The deputy governor of South Sudan’s Gogrial state, Agoth Mel said over 30 people were injured during clashes between the two clans.

South Sudan was plunged into a military conflict when a split between Kiir and his former deputy Riek Machar escalated in December 2013. Since then, tens of thousands have been killed and about 3.8 million displaced, according to the United Nations.

The United Nations said on Monday it was investigating reports that 25 people were killed in South Sudan‘s central Gok state in clashes between two tribal factions.

A U.N. official in South Sudan‘s capital Juba was quoted saying they had received reports on Saturday that 25 civilians had been killed and 27 wounded in clashes between Waat and Ayiel, two ethnic groups that are part of South Sudan‘s Dinka Gok tribe.

Until now, it remains unclear what could have caused clashes between the two clans.

Baipath Majuec Riel Puop, a legislator from Gok State was quoted saying clashes begun with the killing of a member of one of the two groups by another, thus causing retaliatory attacks.

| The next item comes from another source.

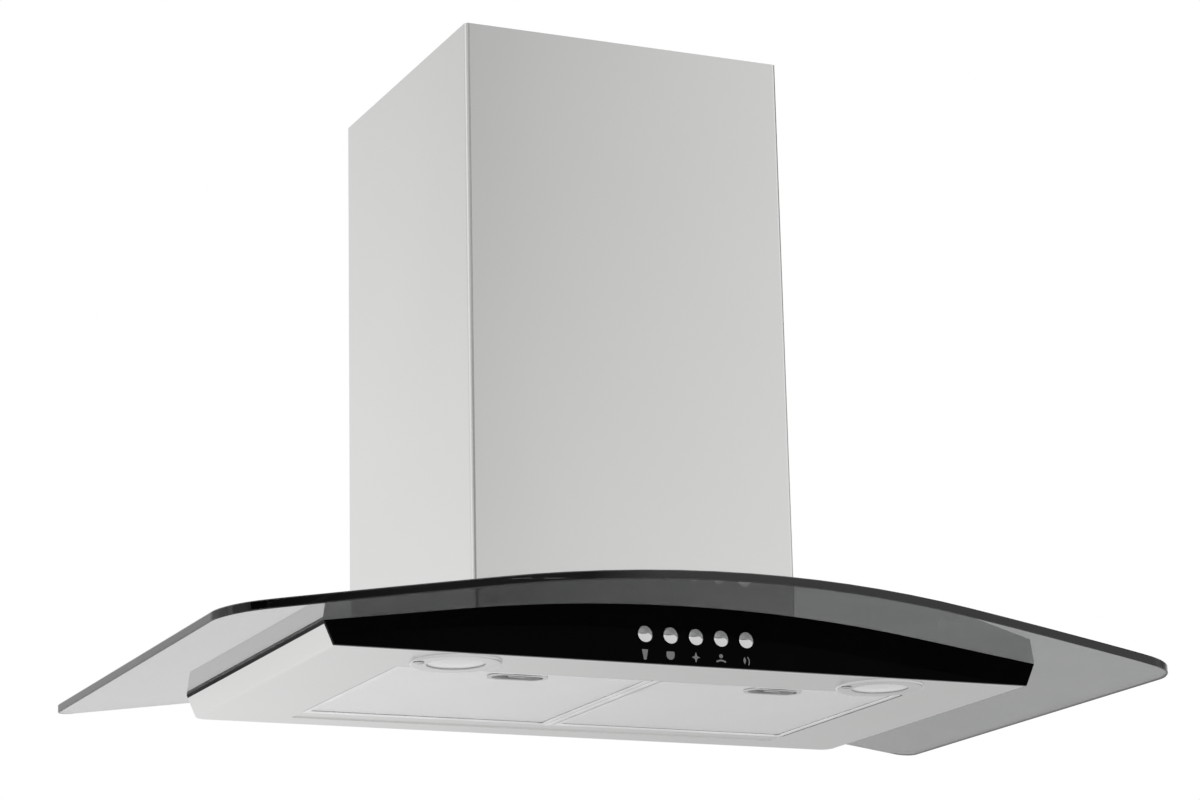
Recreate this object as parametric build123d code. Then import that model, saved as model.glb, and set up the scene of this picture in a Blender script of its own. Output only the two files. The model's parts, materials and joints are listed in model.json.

Puop blamed the violence on the area local authorities whom he said had failed to arrest the perpetrators of the clan violence.

“The role of the state is to protect the people and when something like that happened, it is they to arrest,” Puop told the U.N sponsored Radio Miraya Tuesday.

Ethnic violence in South Sudan has a long history among its varied ethnic groups. South Sudan has 64 tribes with the largest being the Dinkas, who constitute about 35% of the population and predominate in government.

Most conflicts in South Sudan are reportedly aggravated among nomadic groups over the issue of cattle and grazing land and is part of the wider nomadic conflicts.